Return all of the data exactly as given.

— START DATA EXCERPT —

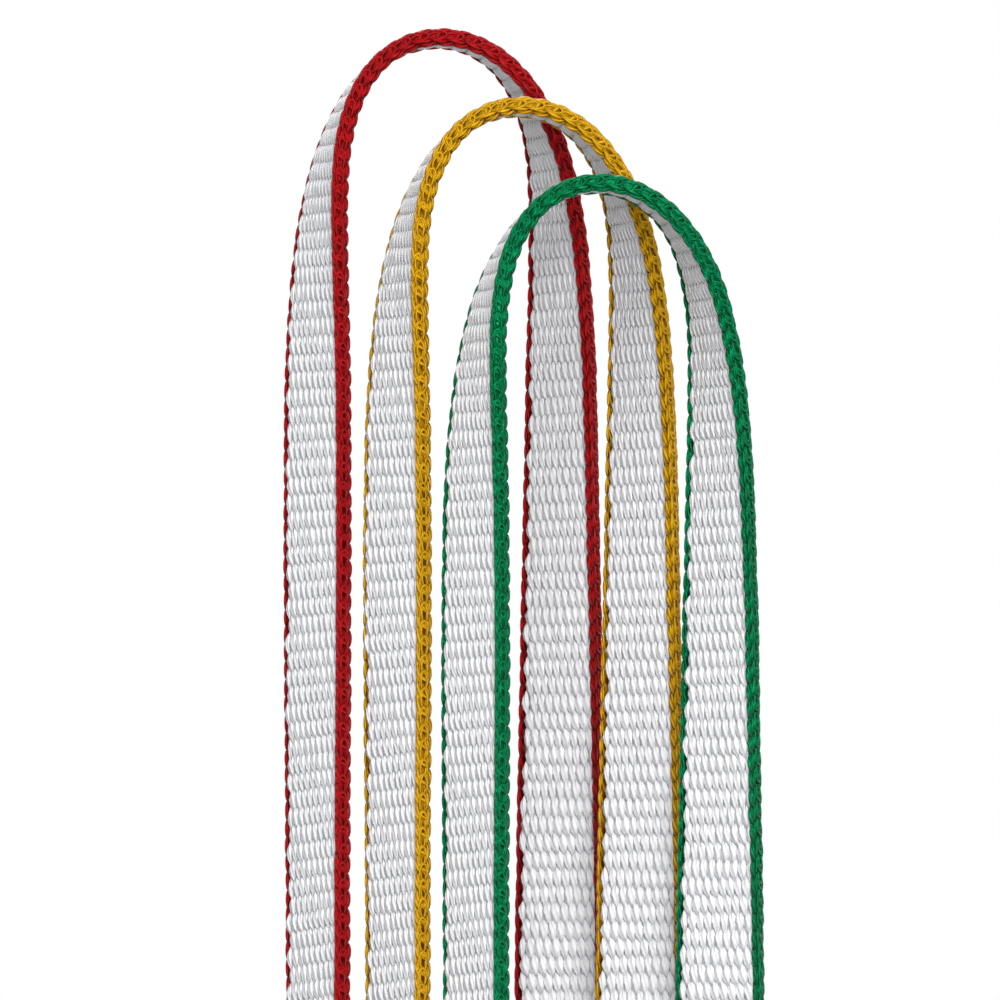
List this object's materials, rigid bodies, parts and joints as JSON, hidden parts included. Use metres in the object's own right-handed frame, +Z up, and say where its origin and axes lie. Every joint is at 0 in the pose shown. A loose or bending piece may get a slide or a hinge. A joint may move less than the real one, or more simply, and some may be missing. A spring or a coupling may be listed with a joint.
{
  "type": "polyethylene climbing sling",
  "caption": "Sewn loop slings of narrow white polyethylene webbing with coloured selvedges and a bar-tacked lap, hanging side by side from their top bights.",
  "frame": {"origin": "middle of the red sling's top bight, on the inner face of the tape that bears on a carabiner", "axes": "+Z up along the hanging loops; +Y across the tape, from the front selvedge to the back one, so the row steps towards -Y; +X from the left limb to the right limb seen from the front"},
  "size_m": [0.0486, 0.0483, 0.2456],
  "materials": {
    "white_ground": "woven glossy filament yarn",
    "red_edge": "woven glossy filament yarn",
    "red_thread": "bar-tacked polyester thread",
    "yellow_edge": "woven glossy filament yarn",
    "yellow_thread": "bar-tacked polyester thread",
    "green_edge": "woven glossy filament yarn",
    "green_thread": "bar-tacked polyester thread"
  },
  "bodies": {
    "red_sling": {"red_ground_webbing": "white_ground", "red_front_selvedge": "red_edge", "red_back_selvedge": "red_edge", "red_bar_tack_1": "red_thread", "red_bar_tack_2": "red_thread", "red_bar_tack_3": "red_thread", "red_bar_tack_4": "red_thread", "red_bar_tack_5": "red_thread", "red_bar_tack_6": "red_thread"},
    "yellow_sling": {"yellow_ground_webbing": "white_ground", "yellow_front_selvedge": "yellow_edge", "yellow_back_selvedge": "yellow_edge", "yellow_bar_tack_1": "yellow_thread", "yellow_bar_tack_2": "yellow_thread", "yellow_bar_tack_3": "yellow_thread", "yellow_bar_tack_4": "yellow_thread", "yellow_bar_tack_5": "yellow_thread", "yellow_bar_tack_6": "yellow_thread"},
    "green_sling": {"green_ground_webbing": "white_ground", "green_front_selvedge": "green_edge", "green_back_selvedge": "green_edge", "green_bar_tack_1": "green_thread", "green_bar_tack_2": "green_thread", "green_bar_tack_3": "green_thread", "green_bar_tack_4": "green_thread", "green_bar_tack_5": "green_thread", "green_bar_tack_6": "green_thread"}
  },
  "joints": [
    {"name": "yellow_slide", "type": "slide", "parent": "red_sling", "child": "yellow_sling", "axis": [0, -1, 0], "range_m": [0, 0.04]},
    {"name": "green_slide", "type": "slide", "parent": "yellow_sling", "child": "green_sling", "axis": [0, -1, 0], "range_m": [0, 0.04]}
  ]
}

— END DATA EXCERPT —

TASK RESPONSE —
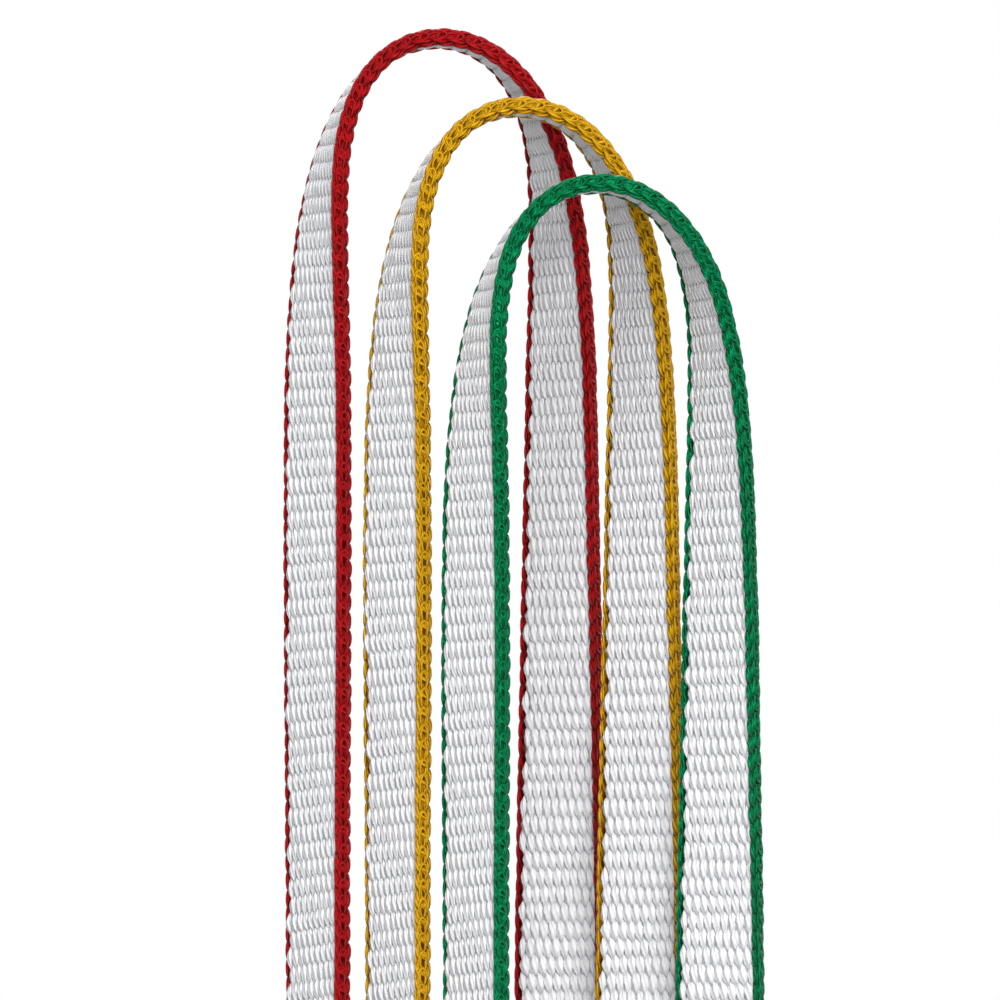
List this object's materials, rigid bodies, parts and joints as JSON, hidden parts included. Use metres in the object's own right-handed frame, +Z up, and say where its origin and axes lie. Every joint is at 0 in the pose shown. A loose or bending piece may get a slide or a hinge. A joint may move less than the real one, or more simply, and some may be missing. A spring or a coupling may be listed with a joint.
{
  "type": "polyethylene climbing sling",
  "caption": "Sewn loop slings of narrow white polyethylene webbing with coloured selvedges and a bar-tacked lap, hanging side by side from their top bights.",
  "frame": {"origin": "middle of the red sling's top bight, on the inner face of the tape that bears on a carabiner", "axes": "+Z up along the hanging loops; +Y across the tape, from the front selvedge to the back one, so the row steps towards -Y; +X from the left limb to the right limb seen from the front"},
  "size_m": [0.0486, 0.0483, 0.2456],
  "materials": {
    "white_ground": "woven glossy filament yarn",
    "red_edge": "woven glossy filament yarn",
    "red_thread": "bar-tacked polyester thread",
    "yellow_edge": "woven glossy filament yarn",
    "yellow_thread": "bar-tacked polyester thread",
    "green_edge": "woven glossy filament yarn",
    "green_thread": "bar-tacked polyester thread"
  },
  "bodies": {
    "red_sling": {"red_ground_webbing": "white_ground", "red_front_selvedge": "red_edge", "red_back_selvedge": "red_edge", "red_bar_tack_1": "red_thread", "red_bar_tack_2": "red_thread", "red_bar_tack_3": "red_thread", "red_bar_tack_4": "red_thread", "red_bar_tack_5": "red_thread", "red_bar_tack_6": "red_thread"},
    "yellow_sling": {"yellow_ground_webbing": "white_ground", "yellow_front_selvedge": "yellow_edge", "yellow_back_selvedge": "yellow_edge", "yellow_bar_tack_1": "yellow_thread", "yellow_bar_tack_2": "yellow_thread", "yellow_bar_tack_3": "yellow_thread", "yellow_bar_tack_4": "yellow_thread", "yellow_bar_tack_5": "yellow_thread", "yellow_bar_tack_6": "yellow_thread"},
    "green_sling": {"green_ground_webbing": "white_ground", "green_front_selvedge": "green_edge", "green_back_selvedge": "green_edge", "green_bar_tack_1": "green_thread", "green_bar_tack_2": "green_thread", "green_bar_tack_3": "green_thread", "green_bar_tack_4": "green_thread", "green_bar_tack_5": "green_thread", "green_bar_tack_6": "green_thread"}
  },
  "joints": [
    {"name": "yellow_slide", "type": "slide", "parent": "red_sling", "child": "yellow_sling", "axis": [0, -1, 0], "range_m": [0, 0.04]},
    {"name": "green_slide", "type": "slide", "parent": "yellow_sling", "child": "green_sling", "axis": [0, -1, 0], "range_m": [0, 0.04]}
  ]
}